## AIM
Quote, with no changes, the lines that run from the top of the material to the line with "SHARP_ANGLE_DEG = 35", both included.

## PROVIDED MATERIAL
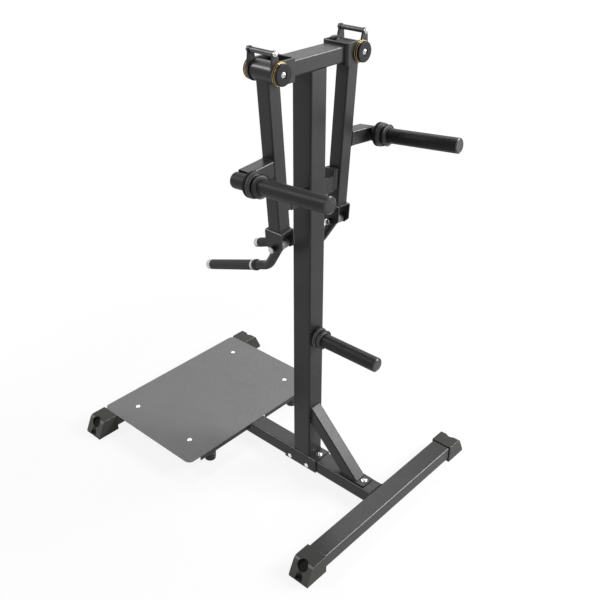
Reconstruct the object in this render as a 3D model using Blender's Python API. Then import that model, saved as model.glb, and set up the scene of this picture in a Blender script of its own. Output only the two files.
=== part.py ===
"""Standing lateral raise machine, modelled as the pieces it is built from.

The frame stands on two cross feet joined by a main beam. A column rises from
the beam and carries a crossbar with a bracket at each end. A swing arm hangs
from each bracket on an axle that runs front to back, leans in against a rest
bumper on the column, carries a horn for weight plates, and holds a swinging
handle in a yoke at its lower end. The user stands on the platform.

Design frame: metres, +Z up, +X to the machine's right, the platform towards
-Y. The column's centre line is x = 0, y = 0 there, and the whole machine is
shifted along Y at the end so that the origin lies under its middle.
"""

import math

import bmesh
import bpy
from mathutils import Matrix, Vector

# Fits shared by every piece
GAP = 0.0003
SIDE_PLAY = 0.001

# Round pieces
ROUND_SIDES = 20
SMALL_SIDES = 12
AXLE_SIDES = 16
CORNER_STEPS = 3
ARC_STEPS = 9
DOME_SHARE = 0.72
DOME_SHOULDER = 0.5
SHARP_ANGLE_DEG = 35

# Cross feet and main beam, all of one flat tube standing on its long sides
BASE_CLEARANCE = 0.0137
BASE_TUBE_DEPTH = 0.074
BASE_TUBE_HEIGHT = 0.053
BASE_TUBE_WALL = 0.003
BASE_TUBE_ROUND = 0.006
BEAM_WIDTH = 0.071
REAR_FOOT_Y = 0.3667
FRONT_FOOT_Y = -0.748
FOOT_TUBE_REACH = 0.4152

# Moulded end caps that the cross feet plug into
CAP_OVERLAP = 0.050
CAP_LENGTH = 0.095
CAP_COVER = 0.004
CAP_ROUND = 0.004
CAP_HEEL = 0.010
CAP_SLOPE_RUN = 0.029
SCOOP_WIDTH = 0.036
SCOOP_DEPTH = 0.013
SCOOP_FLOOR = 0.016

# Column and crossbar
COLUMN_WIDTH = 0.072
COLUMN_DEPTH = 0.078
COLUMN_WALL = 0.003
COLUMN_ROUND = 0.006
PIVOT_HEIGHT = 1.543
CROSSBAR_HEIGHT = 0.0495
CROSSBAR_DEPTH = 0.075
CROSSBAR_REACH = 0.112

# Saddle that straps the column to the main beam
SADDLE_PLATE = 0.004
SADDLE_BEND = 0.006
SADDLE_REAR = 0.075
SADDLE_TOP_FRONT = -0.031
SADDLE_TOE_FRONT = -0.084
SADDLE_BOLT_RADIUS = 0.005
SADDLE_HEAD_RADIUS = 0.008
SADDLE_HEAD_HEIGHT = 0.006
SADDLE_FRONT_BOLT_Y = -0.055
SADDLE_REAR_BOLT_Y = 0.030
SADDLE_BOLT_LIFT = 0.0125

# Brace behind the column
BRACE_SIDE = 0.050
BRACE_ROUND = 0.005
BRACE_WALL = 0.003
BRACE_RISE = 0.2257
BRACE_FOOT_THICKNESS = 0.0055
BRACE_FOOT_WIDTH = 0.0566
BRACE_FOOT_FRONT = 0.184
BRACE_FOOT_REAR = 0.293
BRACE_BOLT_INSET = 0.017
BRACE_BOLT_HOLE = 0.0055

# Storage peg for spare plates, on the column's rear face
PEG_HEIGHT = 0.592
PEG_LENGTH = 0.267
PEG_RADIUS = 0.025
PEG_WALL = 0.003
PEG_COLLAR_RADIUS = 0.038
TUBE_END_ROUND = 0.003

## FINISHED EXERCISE
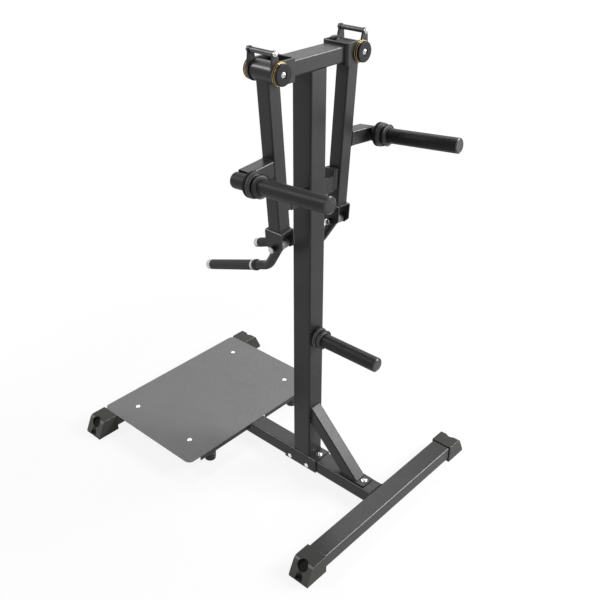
Reconstruct the object in this render as a 3D model using Blender's Python API. Then import that model, saved as model.glb, and set up the scene of this picture in a Blender script of its own. Output only the two files.
=== part.py ===
"""Standing lateral raise machine, modelled as the pieces it is built from.

The frame stands on two cross feet joined by a main beam. A column rises from
the beam and carries a crossbar with a bracket at each end. A swing arm hangs
from each bracket on an axle that runs front to back, leans in against a rest
bumper on the column, carries a horn for weight plates, and holds a swinging
handle in a yoke at its lower end. The user stands on the platform.

Design frame: metres, +Z up, +X to the machine's right, the platform towards
-Y. The column's centre line is x = 0, y = 0 there, and the whole machine is
shifted along Y at the end so that the origin lies under its middle.
"""

import math

import bmesh
import bpy
from mathutils import Matrix, Vector

# Fits shared by every piece
GAP = 0.0003
SIDE_PLAY = 0.001

# Round pieces
ROUND_SIDES = 20
SMALL_SIDES = 12
AXLE_SIDES = 16
CORNER_STEPS = 3
ARC_STEPS = 9
DOME_SHARE = 0.72
DOME_SHOULDER = 0.5
SHARP_ANGLE_DEG = 35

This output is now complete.